** Start Dataset entries **

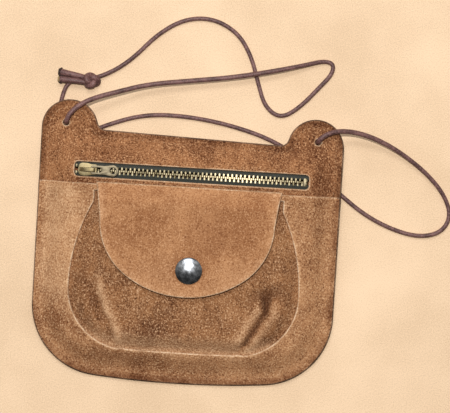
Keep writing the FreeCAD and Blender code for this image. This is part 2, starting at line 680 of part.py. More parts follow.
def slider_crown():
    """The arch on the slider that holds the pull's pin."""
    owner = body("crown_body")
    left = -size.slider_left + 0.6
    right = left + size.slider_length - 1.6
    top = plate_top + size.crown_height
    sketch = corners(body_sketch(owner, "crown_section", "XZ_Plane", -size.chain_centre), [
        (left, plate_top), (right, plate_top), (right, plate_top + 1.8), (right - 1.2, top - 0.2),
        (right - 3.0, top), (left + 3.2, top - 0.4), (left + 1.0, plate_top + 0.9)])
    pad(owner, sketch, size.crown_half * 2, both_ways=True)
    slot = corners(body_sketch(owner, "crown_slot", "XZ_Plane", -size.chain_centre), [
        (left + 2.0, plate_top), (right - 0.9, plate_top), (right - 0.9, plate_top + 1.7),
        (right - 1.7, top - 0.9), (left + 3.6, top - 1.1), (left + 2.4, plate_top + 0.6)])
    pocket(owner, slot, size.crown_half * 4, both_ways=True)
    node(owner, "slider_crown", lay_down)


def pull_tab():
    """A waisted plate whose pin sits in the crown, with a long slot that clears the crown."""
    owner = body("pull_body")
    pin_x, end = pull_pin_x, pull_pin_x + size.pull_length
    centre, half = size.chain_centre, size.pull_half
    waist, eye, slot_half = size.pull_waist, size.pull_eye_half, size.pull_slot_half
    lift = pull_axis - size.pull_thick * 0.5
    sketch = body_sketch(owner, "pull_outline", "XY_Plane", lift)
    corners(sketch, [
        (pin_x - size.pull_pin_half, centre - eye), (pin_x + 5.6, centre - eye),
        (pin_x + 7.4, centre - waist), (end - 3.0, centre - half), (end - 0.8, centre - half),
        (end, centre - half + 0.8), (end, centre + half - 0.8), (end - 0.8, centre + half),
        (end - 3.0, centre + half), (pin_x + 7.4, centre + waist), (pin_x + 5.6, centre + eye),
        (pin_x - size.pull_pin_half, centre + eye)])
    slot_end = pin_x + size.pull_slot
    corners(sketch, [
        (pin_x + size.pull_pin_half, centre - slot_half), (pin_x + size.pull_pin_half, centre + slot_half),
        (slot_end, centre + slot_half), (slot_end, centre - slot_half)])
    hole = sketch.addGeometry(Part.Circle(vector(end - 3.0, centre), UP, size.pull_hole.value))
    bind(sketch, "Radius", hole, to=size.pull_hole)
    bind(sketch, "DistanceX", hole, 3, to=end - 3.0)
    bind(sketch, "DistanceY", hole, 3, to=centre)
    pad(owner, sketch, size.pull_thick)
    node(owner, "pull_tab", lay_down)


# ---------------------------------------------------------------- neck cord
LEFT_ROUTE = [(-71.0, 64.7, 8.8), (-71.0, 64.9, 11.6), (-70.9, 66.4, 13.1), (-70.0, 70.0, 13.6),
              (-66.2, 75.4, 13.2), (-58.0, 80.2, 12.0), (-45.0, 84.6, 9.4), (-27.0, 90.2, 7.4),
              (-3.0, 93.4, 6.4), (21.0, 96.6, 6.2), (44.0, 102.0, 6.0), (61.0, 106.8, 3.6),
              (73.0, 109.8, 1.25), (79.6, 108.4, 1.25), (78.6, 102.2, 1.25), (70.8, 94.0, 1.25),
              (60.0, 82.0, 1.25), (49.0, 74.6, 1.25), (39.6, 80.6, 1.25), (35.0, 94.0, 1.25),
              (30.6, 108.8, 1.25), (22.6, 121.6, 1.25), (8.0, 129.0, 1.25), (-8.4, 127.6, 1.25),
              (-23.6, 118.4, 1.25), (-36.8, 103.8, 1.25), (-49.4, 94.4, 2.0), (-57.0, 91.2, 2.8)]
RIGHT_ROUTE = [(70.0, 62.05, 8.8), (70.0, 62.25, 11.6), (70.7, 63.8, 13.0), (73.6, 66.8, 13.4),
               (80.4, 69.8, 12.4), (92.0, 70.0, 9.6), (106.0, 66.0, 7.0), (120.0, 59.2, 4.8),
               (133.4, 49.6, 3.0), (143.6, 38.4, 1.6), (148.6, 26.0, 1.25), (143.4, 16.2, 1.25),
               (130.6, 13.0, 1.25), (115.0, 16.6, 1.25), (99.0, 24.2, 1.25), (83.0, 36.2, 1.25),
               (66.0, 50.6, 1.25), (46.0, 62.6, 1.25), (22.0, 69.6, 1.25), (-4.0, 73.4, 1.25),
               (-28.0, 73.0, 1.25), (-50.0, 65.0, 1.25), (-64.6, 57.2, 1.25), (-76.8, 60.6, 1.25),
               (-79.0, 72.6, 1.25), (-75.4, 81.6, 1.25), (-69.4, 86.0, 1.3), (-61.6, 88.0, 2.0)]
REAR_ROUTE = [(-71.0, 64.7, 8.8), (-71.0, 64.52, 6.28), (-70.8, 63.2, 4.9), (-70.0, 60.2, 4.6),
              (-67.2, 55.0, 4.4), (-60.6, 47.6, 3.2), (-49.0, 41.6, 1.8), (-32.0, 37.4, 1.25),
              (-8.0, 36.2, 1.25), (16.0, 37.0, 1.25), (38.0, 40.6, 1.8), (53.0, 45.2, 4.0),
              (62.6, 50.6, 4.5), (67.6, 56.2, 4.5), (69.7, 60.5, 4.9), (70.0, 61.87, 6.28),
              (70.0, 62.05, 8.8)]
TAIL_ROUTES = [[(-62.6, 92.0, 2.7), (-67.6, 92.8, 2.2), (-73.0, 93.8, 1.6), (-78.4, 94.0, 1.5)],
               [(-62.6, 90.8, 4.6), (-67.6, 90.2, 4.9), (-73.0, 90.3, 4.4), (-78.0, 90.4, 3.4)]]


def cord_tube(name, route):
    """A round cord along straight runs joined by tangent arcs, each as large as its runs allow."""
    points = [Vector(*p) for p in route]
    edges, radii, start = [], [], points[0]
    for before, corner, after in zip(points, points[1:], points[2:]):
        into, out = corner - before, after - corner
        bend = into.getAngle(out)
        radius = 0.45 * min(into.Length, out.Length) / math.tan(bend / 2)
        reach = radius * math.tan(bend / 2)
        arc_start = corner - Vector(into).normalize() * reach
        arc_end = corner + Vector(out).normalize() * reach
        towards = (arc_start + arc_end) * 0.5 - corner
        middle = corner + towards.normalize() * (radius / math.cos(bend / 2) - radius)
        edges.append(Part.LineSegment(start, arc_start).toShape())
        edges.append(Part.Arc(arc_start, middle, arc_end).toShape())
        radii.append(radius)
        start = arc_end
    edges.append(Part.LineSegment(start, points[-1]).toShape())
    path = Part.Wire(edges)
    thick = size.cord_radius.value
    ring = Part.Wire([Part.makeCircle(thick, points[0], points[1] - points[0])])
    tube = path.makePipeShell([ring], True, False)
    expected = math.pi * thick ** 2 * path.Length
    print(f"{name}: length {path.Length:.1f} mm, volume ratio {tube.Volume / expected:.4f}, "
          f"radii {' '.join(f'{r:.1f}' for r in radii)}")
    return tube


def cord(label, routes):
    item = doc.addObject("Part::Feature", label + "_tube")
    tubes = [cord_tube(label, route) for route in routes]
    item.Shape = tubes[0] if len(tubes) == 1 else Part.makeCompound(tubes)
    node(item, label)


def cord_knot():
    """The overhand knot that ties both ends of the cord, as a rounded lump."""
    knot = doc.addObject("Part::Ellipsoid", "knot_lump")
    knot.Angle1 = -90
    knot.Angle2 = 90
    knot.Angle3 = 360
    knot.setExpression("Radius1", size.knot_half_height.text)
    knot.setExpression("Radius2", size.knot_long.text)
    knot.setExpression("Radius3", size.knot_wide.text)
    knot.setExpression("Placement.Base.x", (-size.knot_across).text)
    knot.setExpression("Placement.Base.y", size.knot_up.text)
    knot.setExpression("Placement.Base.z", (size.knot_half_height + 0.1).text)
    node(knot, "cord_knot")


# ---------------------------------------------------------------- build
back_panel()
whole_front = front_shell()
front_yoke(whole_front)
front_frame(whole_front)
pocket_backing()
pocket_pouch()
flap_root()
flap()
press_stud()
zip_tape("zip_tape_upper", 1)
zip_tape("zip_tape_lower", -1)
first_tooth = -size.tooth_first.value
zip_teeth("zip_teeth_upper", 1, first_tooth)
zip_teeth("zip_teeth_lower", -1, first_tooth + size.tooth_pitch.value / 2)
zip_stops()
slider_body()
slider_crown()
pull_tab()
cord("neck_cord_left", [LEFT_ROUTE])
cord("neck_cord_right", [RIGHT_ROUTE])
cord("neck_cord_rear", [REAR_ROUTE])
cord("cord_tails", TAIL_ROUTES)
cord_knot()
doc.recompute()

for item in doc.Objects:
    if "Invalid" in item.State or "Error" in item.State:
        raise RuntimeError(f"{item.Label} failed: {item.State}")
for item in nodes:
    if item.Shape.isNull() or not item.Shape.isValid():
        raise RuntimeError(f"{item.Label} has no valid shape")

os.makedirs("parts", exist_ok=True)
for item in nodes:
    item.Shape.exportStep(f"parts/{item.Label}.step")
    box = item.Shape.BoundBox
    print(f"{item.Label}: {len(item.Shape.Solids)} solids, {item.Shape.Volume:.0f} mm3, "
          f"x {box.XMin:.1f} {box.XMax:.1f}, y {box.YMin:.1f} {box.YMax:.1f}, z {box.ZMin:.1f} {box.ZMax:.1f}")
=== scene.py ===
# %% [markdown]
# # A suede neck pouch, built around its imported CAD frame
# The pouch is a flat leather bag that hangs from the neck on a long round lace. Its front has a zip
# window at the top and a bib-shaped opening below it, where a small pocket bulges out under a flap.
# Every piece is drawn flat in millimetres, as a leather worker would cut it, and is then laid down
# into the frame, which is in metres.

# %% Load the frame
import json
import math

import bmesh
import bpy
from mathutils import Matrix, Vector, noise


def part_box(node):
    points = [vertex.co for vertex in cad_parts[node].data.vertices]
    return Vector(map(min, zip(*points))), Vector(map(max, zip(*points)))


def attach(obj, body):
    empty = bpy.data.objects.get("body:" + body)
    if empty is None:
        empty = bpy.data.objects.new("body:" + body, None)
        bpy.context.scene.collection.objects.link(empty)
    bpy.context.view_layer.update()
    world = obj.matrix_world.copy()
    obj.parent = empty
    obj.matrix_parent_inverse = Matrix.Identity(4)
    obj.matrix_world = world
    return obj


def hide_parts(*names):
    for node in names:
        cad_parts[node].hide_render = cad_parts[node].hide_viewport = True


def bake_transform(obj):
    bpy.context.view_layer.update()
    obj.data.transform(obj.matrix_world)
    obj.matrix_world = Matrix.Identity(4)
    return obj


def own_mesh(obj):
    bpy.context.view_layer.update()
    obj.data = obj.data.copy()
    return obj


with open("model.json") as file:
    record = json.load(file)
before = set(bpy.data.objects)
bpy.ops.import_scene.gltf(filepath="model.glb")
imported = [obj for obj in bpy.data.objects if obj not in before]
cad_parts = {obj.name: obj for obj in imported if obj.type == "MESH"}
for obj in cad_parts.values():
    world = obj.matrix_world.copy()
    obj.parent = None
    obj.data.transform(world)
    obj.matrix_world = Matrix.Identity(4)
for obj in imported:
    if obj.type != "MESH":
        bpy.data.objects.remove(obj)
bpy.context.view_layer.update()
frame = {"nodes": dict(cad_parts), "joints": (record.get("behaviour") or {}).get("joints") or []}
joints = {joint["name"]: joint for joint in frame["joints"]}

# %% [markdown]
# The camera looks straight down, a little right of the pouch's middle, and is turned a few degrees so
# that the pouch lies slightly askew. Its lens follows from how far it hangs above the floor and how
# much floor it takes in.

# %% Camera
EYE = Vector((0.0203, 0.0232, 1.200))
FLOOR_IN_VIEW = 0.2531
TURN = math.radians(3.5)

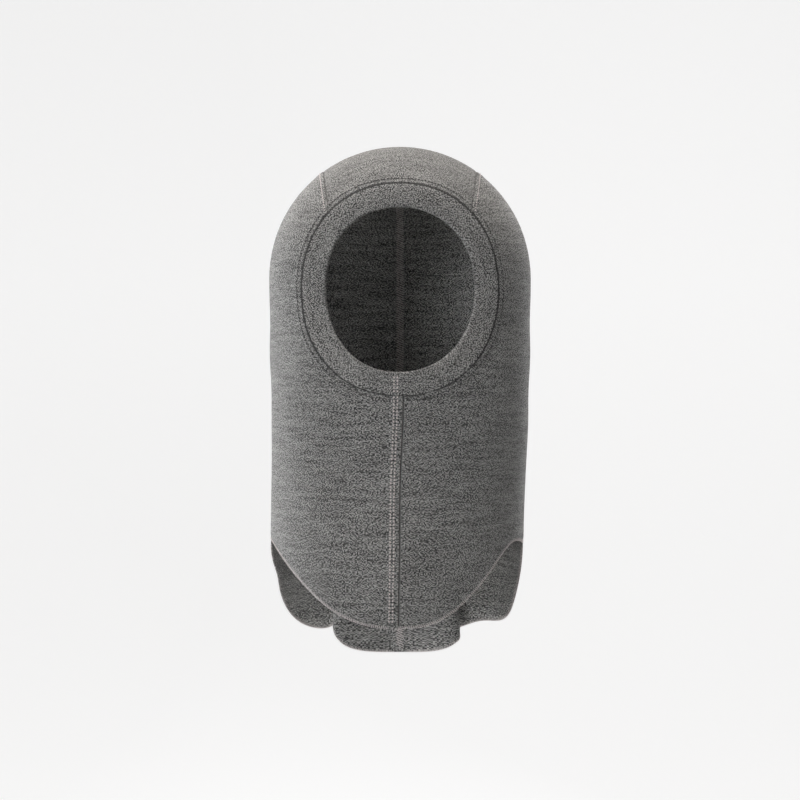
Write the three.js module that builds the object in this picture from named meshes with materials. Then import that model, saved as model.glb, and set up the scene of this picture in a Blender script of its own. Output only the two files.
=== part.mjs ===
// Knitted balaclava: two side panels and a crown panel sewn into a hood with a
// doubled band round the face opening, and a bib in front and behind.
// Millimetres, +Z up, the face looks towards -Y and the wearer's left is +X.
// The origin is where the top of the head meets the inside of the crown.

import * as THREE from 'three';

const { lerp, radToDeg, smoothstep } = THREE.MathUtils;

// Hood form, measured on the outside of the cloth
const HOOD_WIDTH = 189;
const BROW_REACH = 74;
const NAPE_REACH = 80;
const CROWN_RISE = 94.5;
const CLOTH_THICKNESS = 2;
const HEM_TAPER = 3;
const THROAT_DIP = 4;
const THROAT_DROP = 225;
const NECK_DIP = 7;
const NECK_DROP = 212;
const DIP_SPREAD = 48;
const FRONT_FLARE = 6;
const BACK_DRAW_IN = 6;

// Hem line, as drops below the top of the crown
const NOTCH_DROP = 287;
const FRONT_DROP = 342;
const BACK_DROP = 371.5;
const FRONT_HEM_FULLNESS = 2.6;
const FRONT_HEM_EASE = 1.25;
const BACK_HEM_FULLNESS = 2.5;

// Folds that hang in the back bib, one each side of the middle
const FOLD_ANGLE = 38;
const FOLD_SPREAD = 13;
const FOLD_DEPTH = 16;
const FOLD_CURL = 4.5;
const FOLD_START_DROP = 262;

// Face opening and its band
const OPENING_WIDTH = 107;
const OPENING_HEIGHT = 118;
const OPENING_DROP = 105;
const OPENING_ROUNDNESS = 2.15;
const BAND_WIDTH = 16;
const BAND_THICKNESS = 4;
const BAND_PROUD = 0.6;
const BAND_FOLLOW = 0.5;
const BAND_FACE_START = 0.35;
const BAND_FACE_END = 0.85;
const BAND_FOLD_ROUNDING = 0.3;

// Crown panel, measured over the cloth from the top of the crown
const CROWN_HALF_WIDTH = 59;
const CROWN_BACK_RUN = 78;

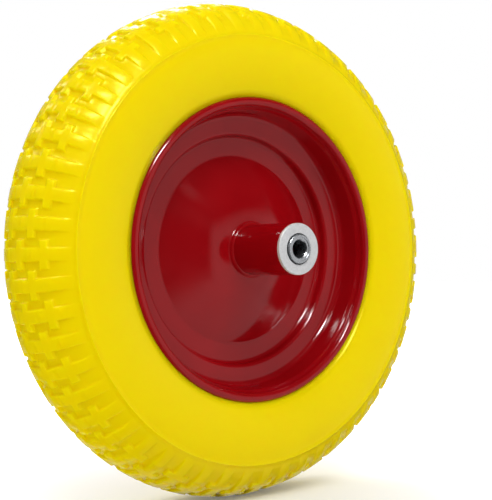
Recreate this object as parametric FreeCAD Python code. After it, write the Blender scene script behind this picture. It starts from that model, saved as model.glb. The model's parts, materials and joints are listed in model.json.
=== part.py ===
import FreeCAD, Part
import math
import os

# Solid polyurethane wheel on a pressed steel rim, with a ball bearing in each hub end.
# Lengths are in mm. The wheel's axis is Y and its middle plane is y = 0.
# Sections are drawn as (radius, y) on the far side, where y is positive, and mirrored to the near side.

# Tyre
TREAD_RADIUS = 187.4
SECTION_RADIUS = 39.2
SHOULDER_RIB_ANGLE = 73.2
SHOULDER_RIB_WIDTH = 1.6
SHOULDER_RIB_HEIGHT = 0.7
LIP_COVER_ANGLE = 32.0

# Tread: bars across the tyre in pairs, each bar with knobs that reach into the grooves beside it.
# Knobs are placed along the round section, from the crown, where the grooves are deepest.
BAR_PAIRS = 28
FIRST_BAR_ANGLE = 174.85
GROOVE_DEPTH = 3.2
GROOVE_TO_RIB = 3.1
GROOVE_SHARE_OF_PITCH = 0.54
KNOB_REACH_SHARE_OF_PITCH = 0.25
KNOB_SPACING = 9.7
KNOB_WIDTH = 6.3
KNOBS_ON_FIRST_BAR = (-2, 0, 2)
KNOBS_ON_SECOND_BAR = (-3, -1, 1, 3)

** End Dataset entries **

Exact duplication is required for the lines above, from the line that contains "pocket_backing()" to the line that contains "points = [vertex.co", inclusive; omit all others.

Output of the exercise:
pocket_backing()
pocket_pouch()
flap_root()
flap()
press_stud()
zip_tape("zip_tape_upper", 1)
zip_tape("zip_tape_lower", -1)
first_tooth = -size.tooth_first.value
zip_teeth("zip_teeth_upper", 1, first_tooth)
zip_teeth("zip_teeth_lower", -1, first_tooth + size.tooth_pitch.value / 2)
zip_stops()
slider_body()
slider_crown()
pull_tab()
cord("neck_cord_left", [LEFT_ROUTE])
cord("neck_cord_right", [RIGHT_ROUTE])
cord("neck_cord_rear", [REAR_ROUTE])
cord("cord_tails", TAIL_ROUTES)
cord_knot()
doc.recompute()

for item in doc.Objects:
    if "Invalid" in item.State or "Error" in item.State:
        raise RuntimeError(f"{item.Label} failed: {item.State}")
for item in nodes:
    if item.Shape.isNull() or not item.Shape.isValid():
        raise RuntimeError(f"{item.Label} has no valid shape")

os.makedirs("parts", exist_ok=True)
for item in nodes:
    item.Shape.exportStep(f"parts/{item.Label}.step")
    box = item.Shape.BoundBox
    print(f"{item.Label}: {len(item.Shape.Solids)} solids, {item.Shape.Volume:.0f} mm3, "
          f"x {box.XMin:.1f} {box.XMax:.1f}, y {box.YMin:.1f} {box.YMax:.1f}, z {box.ZMin:.1f} {box.ZMax:.1f}")
=== scene.py ===
# %% [markdown]
# # A suede neck pouch, built around its imported CAD frame
# The pouch is a flat leather bag that hangs from the neck on a long round lace. Its front has a zip
# window at the top and a bib-shaped opening below it, where a small pocket bulges out under a flap.
# Every piece is drawn flat in millimetres, as a leather worker would cut it, and is then laid down
# into the frame, which is in metres.

# %% Load the frame
import json
import math

import bmesh
import bpy
from mathutils import Matrix, Vector, noise


def part_box(node):
    points = [vertex.co for vertex in cad_parts[node].data.vertices]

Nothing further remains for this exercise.